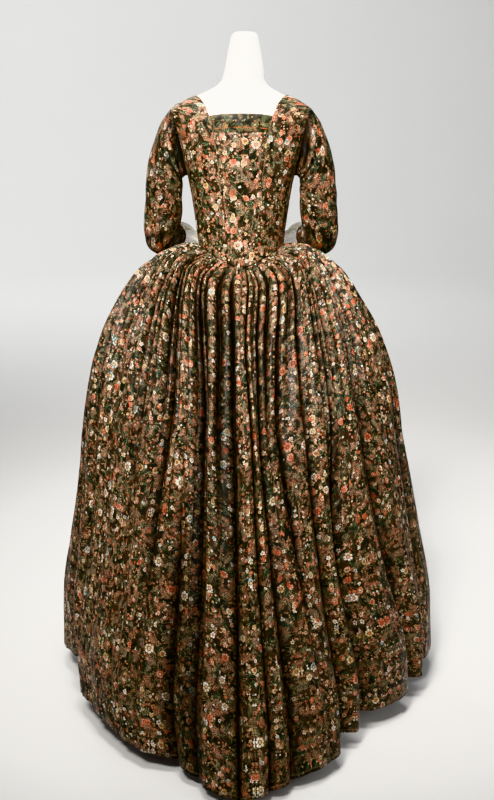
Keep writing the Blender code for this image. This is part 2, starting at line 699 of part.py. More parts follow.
def skirt_surface(first, last, thick):
    """The outside of a skirt panel between two cloth positions, or its inside where thick is set."""
    downs = column(SKIRT_RINGS, "down")

    def surface(across, up):
        level = np.rint(up * (len(downs) - 1)).astype(int)
        points = np.zeros((len(across), 3))
        for i, down in enumerate(downs):
            here = level == i
            gap = SEAM_GAP / 2 / skirt_perimeter(down)
            cloth = np.clip(first + (last - first) * across[here], first + gap, last - gap)
            share = share_of_cloth(cloth, down)
            depth = fold_depth(cloth, down)
            if thick:
                depth = depth + wall_depth(cloth, down, depth)
            points[here] = skirt_round(share, down) - depth[:, None] * skirt_normal(share, down)
        return points

    return surface


def wall_depth(cloth, down, depth):
    """How far the inside lies behind the outside, so that steep flanks keep their thickness."""
    half_pleat = 0.5 / PLEATS
    least_run = 0.1 * half_pleat
    steepest = np.zeros(len(cloth))
    for beside in (cloth - half_pleat, cloth + half_pleat):
        run = np.abs(share_of_cloth(beside, down) - share_of_cloth(cloth, down)) * skirt_perimeter(down)
        rise = np.abs(fold_depth(beside, down) - depth)
        steepest = np.maximum(steepest, rise / np.maximum(run, least_run))
    return np.minimum(SKIRT_WALL * np.sqrt(1 + steepest**2), SKIRT_WALL_MOST)


def build_skirt(side, tail, look):
    for panel in SKIRT_PANELS:
        ends = sorted((side * panel.first / PLEATS, side * panel.last / PLEATS))
        columns = 2 * (panel.last - panel.first)
        wall(
            f"{panel.name}_{tail}", columns, len(SKIRT_RINGS) - 1,
            skirt_surface(*ends, thick=False), skirt_surface(*ends, thick=True), look,
        )


def form_ring(section, angle):
    across, along = np.sin(angle), np.cos(angle)
    x = section.side * signed_power(across, 2 / section.square)
    y = np.where(along > 0, section.back, section.front) * signed_power(along, 2 / section.square)
    return np.stack([x, y, section.height + 0 * x], axis=-1)


def trunk_ring(height, angle):
    """The form under the bodice: the bodice's own section, set in clear of the cloth."""
    shoulder = np.clip((height - FORM_SHOULDER_FROM) / (FORM_SHOULDER_TO - FORM_SHOULDER_FROM), 0, 1)
    ring = body_point(angle, height + FORM_SHOULDER_DROP * shoulder + 0 * angle)
    inset = BODICE_WALL + FORM_CLEARANCE
    reach = np.linalg.norm(ring[:, :2], axis=1, keepdims=True)
    ring[:, :2] *= (reach - inset) / reach
    ring[:, 2] = height
    return ring


def build_form(look):
    rings = [lambda angle, section=section: form_ring(section, angle) for section in FORM_HIPS]
    rings += [lambda angle, height=height: trunk_ring(height, angle) for height in FORM_TRUNK_HEIGHTS]
    rings += [lambda angle, section=section: form_ring(section, angle) for section in FORM_NECK]
    mesh = grid(FORM_SIDES, len(rings) - 1, around=True)
    place_points(list(mesh.verts), tube_surface(1, rings), around=True)
    for point in mesh.verts:
        share = min(max((point.co.z - NECK_LEAN_FROM) / (NECK_LEAN_TO - NECK_LEAN_FROM), 0), 1)
        point.co.x += NECK_LEAN * share**2 * (3 - 2 * share)
    bmesh.ops.holes_fill(mesh, edges=[edge for edge in mesh.edges if edge.is_boundary], sides=0)
    return finish("form_body", mesh, look)


def build_stand(look):
    """A round base with a boss, turned in one piece, and the pole that stands in it."""
    profile = (
        (0.0, BOSS_TOP),
        (BOSS_RADIUS - 0.003, BOSS_TOP),
        (BOSS_RADIUS, BOSS_TOP - 0.003),
        (BOSS_RADIUS, BASE_THICK + 0.006),
        (BOSS_RADIUS + 0.006, BASE_THICK),
        (BASE_RADIUS - 0.004, BASE_THICK),
        (BASE_RADIUS, BASE_THICK - 0.004),
        (BASE_RADIUS, 0.0),
        (0.0, 0.0),
    )
    data = bpy.data.meshes.new("stand_base")
    data.from_pydata([(x, 0.0, z) for x, z in profile], [(i, i + 1) for i in range(len(profile) - 1)], [])
    data.materials.append(look)
    base = bpy.data.objects.new("stand_base", data)
    PARTS.objects.link(base)
    turned = base.modifiers.new("turned", "SCREW")
    turned.steps = turned.render_steps = 48
    turned.use_merge_vertices = True
    turned.merge_threshold = 1e-5
    length = FORM_FOOT - BOSS_TOP - 2 * SEAM_GAP
    bpy.ops.mesh.primitive_cylinder_add(
        vertices=24, radius=POLE_RADIUS, depth=length, location=(0, 0, BOSS_TOP + SEAM_GAP + length / 2)
    )
    pole = bpy.context.object
    pole.name = pole.data.name = "stand_pole"
    pole.data.materials.append(look)
    for old in pole.users_collection:
        old.objects.unlink(pole)
    PARTS.objects.link(pole)


for leftover in list(bpy.data.objects):
    bpy.data.objects.remove(leftover)
PARTS = parts_collection()
printed_cotton = material("printed glazed cotton", (0.085, 0.055, 0.040), 0.48, sheen=0.1)
gauze = material("ecru silk gauze", (0.72, 0.66, 0.52), 0.75)
form_cover = material("white form cover", (0.82, 0.82, 0.80), 0.62)
stand_paint = material("white painted steel", (0.78, 0.78, 0.76), 0.40)

build_stand(stand_paint)
build_form(form_cover)
build_neckband(printed_cotton)
for wearer_side, side_name in ((1, "left"), (-1, "right")):
    build_bodice(wearer_side, side_name, printed_cotton)
    build_sleeve(wearer_side, side_name, printed_cotton)
    build_frill(wearer_side, side_name, gauze)
    build_skirt(wearer_side, side_name, printed_cotton)
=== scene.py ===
import math
from collections import namedtuple

import bmesh
import bpy
import numpy as np
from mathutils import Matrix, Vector


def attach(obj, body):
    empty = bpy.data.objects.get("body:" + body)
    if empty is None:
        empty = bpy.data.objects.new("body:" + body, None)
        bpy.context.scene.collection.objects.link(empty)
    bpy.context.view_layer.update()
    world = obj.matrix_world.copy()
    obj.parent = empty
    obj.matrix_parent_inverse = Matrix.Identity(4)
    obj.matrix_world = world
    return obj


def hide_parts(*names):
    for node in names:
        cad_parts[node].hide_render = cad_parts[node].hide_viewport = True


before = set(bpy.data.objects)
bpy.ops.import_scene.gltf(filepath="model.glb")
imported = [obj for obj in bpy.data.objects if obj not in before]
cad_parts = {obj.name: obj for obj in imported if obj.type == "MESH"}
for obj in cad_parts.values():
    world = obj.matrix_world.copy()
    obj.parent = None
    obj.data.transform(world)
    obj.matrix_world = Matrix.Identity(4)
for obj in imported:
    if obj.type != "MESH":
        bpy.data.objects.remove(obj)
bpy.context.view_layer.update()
print("frame loaded")

# sizes shared by every piece of the gown, in metres
gown = {
    "seamGap": 0.00006,
    "waistGap": 0.0008,
    "sleeveGap": 0.0005,
    "bodiceWall": 0.0011,
    "sleeveWall": 0.0011,
    "skirtWall": 0.0007,
    "frillWall": 0.0004,
    "clothWidth": 3.5,  # the skirt's cloth, all round
}


def tableOf(kind, rows):
    return [kind(*row) for row in rows]


def column(rows, name):
    return [getattr(row, name) for row in rows]


Section = namedtuple("Section", "height side back front square", defaults=(2.0,))
bodySections = tableOf(Section, (
    (0.94, 0.0945, 0.085, 0.094, 2.0),
    (1.005, 0.094, 0.085, 0.094, 2.0),
    (1.05, 0.0995, 0.0865, 0.103, 2.06),
    (1.1, 0.1065, 0.089, 0.115, 2.15),
    (1.144, 0.1146, 0.0925, 0.126, 2.22),
    (1.176, 0.1227, 0.0945, 0.13, 2.3),
    (1.222, 0.135, 0.095, 0.113, 2.42),
    (1.25, 0.143, 0.0925, 0.098, 2.5),
    (1.276, 0.151, 0.088, 0.086, 2.55),
    (1.29, 0.1535, 0.081, 0.077, 2.45),
    (1.3, 0.143, 0.075, 0.071, 2.35),
    (1.31, 0.126, 0.069, 0.066, 2.25),
    (1.322, 0.101, 0.063, 0.061, 2.1),
    (1.335, 0.074, 0.056, 0.056, 2.0),
))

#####

> _Directions_
Reproduce verbatim the lines above, from the line with "build_stand(stand_paint)" through the line with "return [getattr(row, name)".

> _Final result_
build_stand(stand_paint)
build_form(form_cover)
build_neckband(printed_cotton)
for wearer_side, side_name in ((1, "left"), (-1, "right")):
    build_bodice(wearer_side, side_name, printed_cotton)
    build_sleeve(wearer_side, side_name, printed_cotton)
    build_frill(wearer_side, side_name, gauze)
    build_skirt(wearer_side, side_name, printed_cotton)
=== scene.py ===
import math
from collections import namedtuple

import bmesh
import bpy
import numpy as np
from mathutils import Matrix, Vector


def attach(obj, body):
    empty = bpy.data.objects.get("body:" + body)
    if empty is None:
        empty = bpy.data.objects.new("body:" + body, None)
        bpy.context.scene.collection.objects.link(empty)
    bpy.context.view_layer.update()
    world = obj.matrix_world.copy()
    obj.parent = empty
    obj.matrix_parent_inverse = Matrix.Identity(4)
    obj.matrix_world = world
    return obj


def hide_parts(*names):
    for node in names:
        cad_parts[node].hide_render = cad_parts[node].hide_viewport = True


before = set(bpy.data.objects)
bpy.ops.import_scene.gltf(filepath="model.glb")
imported = [obj for obj in bpy.data.objects if obj not in before]
cad_parts = {obj.name: obj for obj in imported if obj.type == "MESH"}
for obj in cad_parts.values():
    world = obj.matrix_world.copy()
    obj.parent = None
    obj.data.transform(world)
    obj.matrix_world = Matrix.Identity(4)
for obj in imported:
    if obj.type != "MESH":
        bpy.data.objects.remove(obj)
bpy.context.view_layer.update()
print("frame loaded")

# sizes shared by every piece of the gown, in metres
gown = {
    "seamGap": 0.00006,
    "waistGap": 0.0008,
    "sleeveGap": 0.0005,
    "bodiceWall": 0.0011,
    "sleeveWall": 0.0011,
    "skirtWall": 0.0007,
    "frillWall": 0.0004,
    "clothWidth": 3.5,  # the skirt's cloth, all round
}


def tableOf(kind, rows):
    return [kind(*row) for row in rows]


def column(rows, name):
    return [getattr(row, name) for row in rows]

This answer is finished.